Check in goes well, the attendant asks if we would like to check our two bags all the way to our final destination. Yes, please. We will have to retrieve them when we go through passport control in Chicago, but they are tagged all the way to The Hometown and there is a possibility that we may avoid a baggage charge on this trip. It cost us $185 over the face price of the tickets to get three bags from Orlando Florida to Azerbaijan, so if this is the case it would be a pleasant surprise.
Upstairs and through passport control, another stamp in passport. We walk into the international departure side of the Tbilisi airport. There are several restaurants there, including “Burger Street,” which looks like a clone of Burger King. Guess what? The food tastes exactly like Burger King! Ha!
The time to depart comes and we walk down stairs to an outdoor exit and get on a bus. Our plane, an Airbus A320 is about a mile away! On board and under way, the trip is a blur. There is a food tray, bread and cold-cuts which are pretty good, but most of the three-hour journey to Warsaw Poland is spent trying to sleep. Fortunately we are successful in the attempt.
What we thought was going to be a couple hours in Warsaw turns out to be a five-and-a-half hour layover. Oh well. More sleep, a little food, and conversation with a young lady traveling home to California--she has been more than eight months in the region, teaching english and sightseeing. She and Beloved hit it right off and it is nice to have a third party to talk to and watch the bags when we want to stretch our legs.
By the way, there is no wifi in the Warsaw, Poland Airport.
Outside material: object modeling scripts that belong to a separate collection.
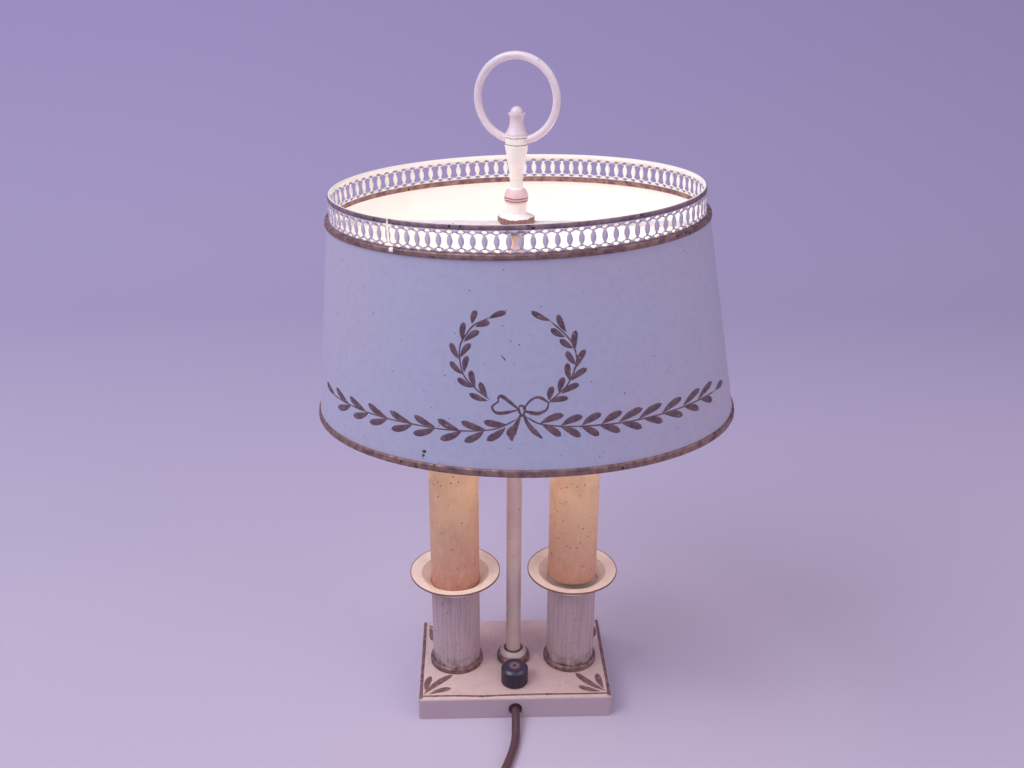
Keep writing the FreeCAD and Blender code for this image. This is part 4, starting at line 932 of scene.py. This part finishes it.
light = dict(worldColour=(0.94, 0.93, 1.0, 1), worldStrength=0.5, aim=(0, 0, 0.2),
             lamps=[("keyLamp", (-1.2, -0.5, 2.0), 1.4, 34, (0.93, 0.95, 1.0)),
                    ("fillLamp", (1.5, -0.9, 1.2), 1.2, 8, (1.0, 0.84, 0.9))])
world = bpy.data.worlds.new("studio")
bpy.context.scene.world = world
world.use_nodes = True
world.node_tree.nodes["Background"].inputs["Color"].default_value = light["worldColour"]
world.node_tree.nodes["Background"].inputs["Strength"].default_value = light["worldStrength"]
for name, place, size, power, colour in light["lamps"]:
    lamp = bpy.data.lights.new(name, "AREA")
    lamp.size, lamp.energy, lamp.color = size, power, colour
    holder = bpy.data.objects.new(name, lamp)
    holder.location = place
    holder.rotation_euler = (Vector(light["aim"]) - Vector(place)).to_track_quat("-Z", "Y").to_euler()
    bpy.context.scene.collection.objects.link(holder)

# place and target in metres, focal length in pixels of a frame so many pixels wide, sensor in mm
camera = dict(place=(-0.02359, -0.60352, 0.48759), target=(-0.00183, 0.00007, 0.22245), pixels=1072.58,
              frame=1024, sensor=36, roll=math.radians(0.31))
eye = bpy.data.cameras.new("photoCamera")
eye.sensor_width = camera["sensor"]
eye.lens = eye.sensor_width * camera["pixels"] / camera["frame"]
eye.clip_start, eye.clip_end = 0.01, 20
ahead = (Vector(camera["target"]) - Vector(camera["place"])).normalized()
right = ahead.cross(Vector((0, 0, 1))).normalized()
up = right.cross(ahead)
rolledRight = right * math.cos(camera["roll"]) + up * math.sin(camera["roll"])
rolledUp = up * math.cos(camera["roll"]) - right * math.sin(camera["roll"])
photoCamera = bpy.data.objects.new("photoCamera", eye)
photoCamera.matrix_world = Matrix((
    (rolledRight.x, rolledUp.x, -ahead.x, camera["place"][0]),
    (rolledRight.y, rolledUp.y, -ahead.y, camera["place"][1]),
    (rolledRight.z, rolledUp.z, -ahead.z, camera["place"][2]), (0, 0, 0, 1)))
bpy.context.scene.collection.objects.link(photoCamera)
bpy.context.scene.camera = photoCamera
bpy.context.scene.view_settings.view_transform = "Standard"
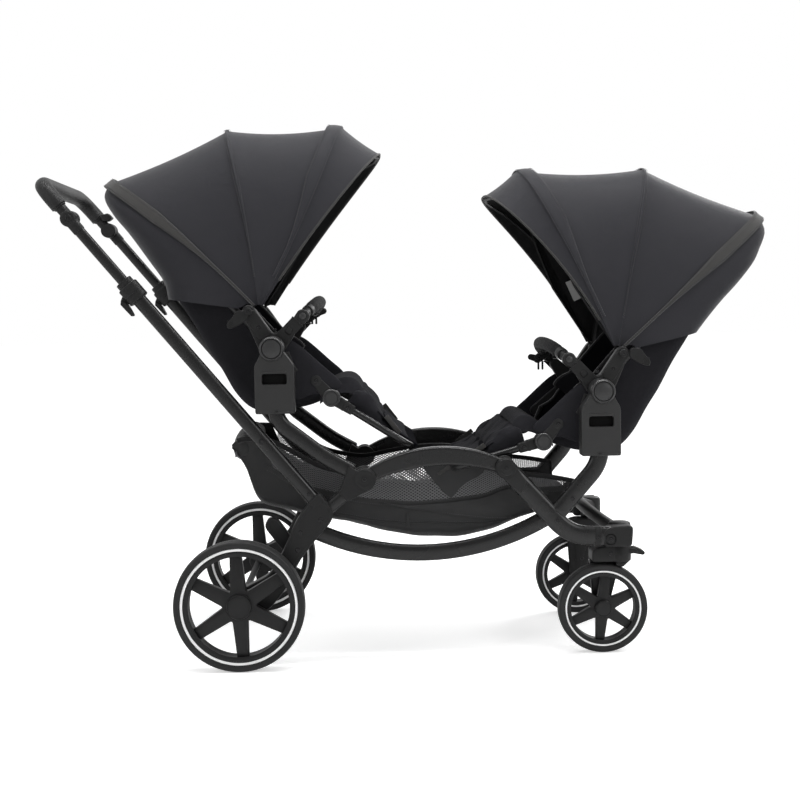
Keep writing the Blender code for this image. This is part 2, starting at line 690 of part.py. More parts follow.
def handle_bar():
    made = tube(handle_bar_path(0.0), HANDLE_BAR_RADIUS, 8)
    for plane in (-BAR_PLANE, BAR_PLANE):
        low = plane - HANDLE_BAR_RADIUS
        high = plane + HANDLE_BAR_RADIUS
        made = union(made, disc(HANDLE_JOINT, HANDLE_DISC_RADIUS, low, high, 20))
        made = cut(made, disc(HANDLE_JOINT, HINGE_PIN_RADIUS + TURN_GAP, low - 0.01, high + 0.01,
                              12))
    return made


def handle_grip():
    made = tube(handle_bar_path(0.034), GRIP_RADIUS, 10)
    return cut(made, tube(handle_bar_path(0.0), HANDLE_BAR_RADIUS + SEAT_GAP, 8))


finish_pair(handle_slider(), "handle_slider", TUBE_BLACK, "handle_slider")
finish(handle_bar(), "handle_bar", MOULDED, "handle_bar")
finish(handle_grip(), "handle_grip", LEATHERETTE, "handle_bar")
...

Another by the way, the last time we flew through Warsaw Poland we ended up here for almost 20 hours. We were flying home from Helsinki, Finland, set to depart depart out of Warsaw. The Boeing 777 (a wonderful airplane) ingested several large birds upon it’s arrival, damaging one of the engines. The first report we got was that our flight at 1:00PM was delayed, there would be more information at 2:00. At 2:00 the announcement was that we were still delayed, there would be more information at 4:00. (At that time one other American that we had been sitting with said he was going to try his luck with another flight and left the gate. We would muscle it out, so we were a few hours late?) At 4:00 the announcement was that we were still delayed and the next announcement would come at 6:00 and we looked at each other apprehensively. What could we do at this point? At 6:00 the announcment came--first in Polish then in English--and we got a clue something was up when the 150 people sitting around in this gate all stormed the ticket counter. The flight was cancelled due to mechanical problems. We had already been sitting in the airport for more than eight hours already, so we were less than thrilled about the prospect of gathering up our stuff, going through passport control, getting on a bus and traveling into the city to be put up in one of Warsaw’s finest one-star hotels. But that’s what we did. I have used the phrase several times about that trip, “We spent a week in Warsaw one night...”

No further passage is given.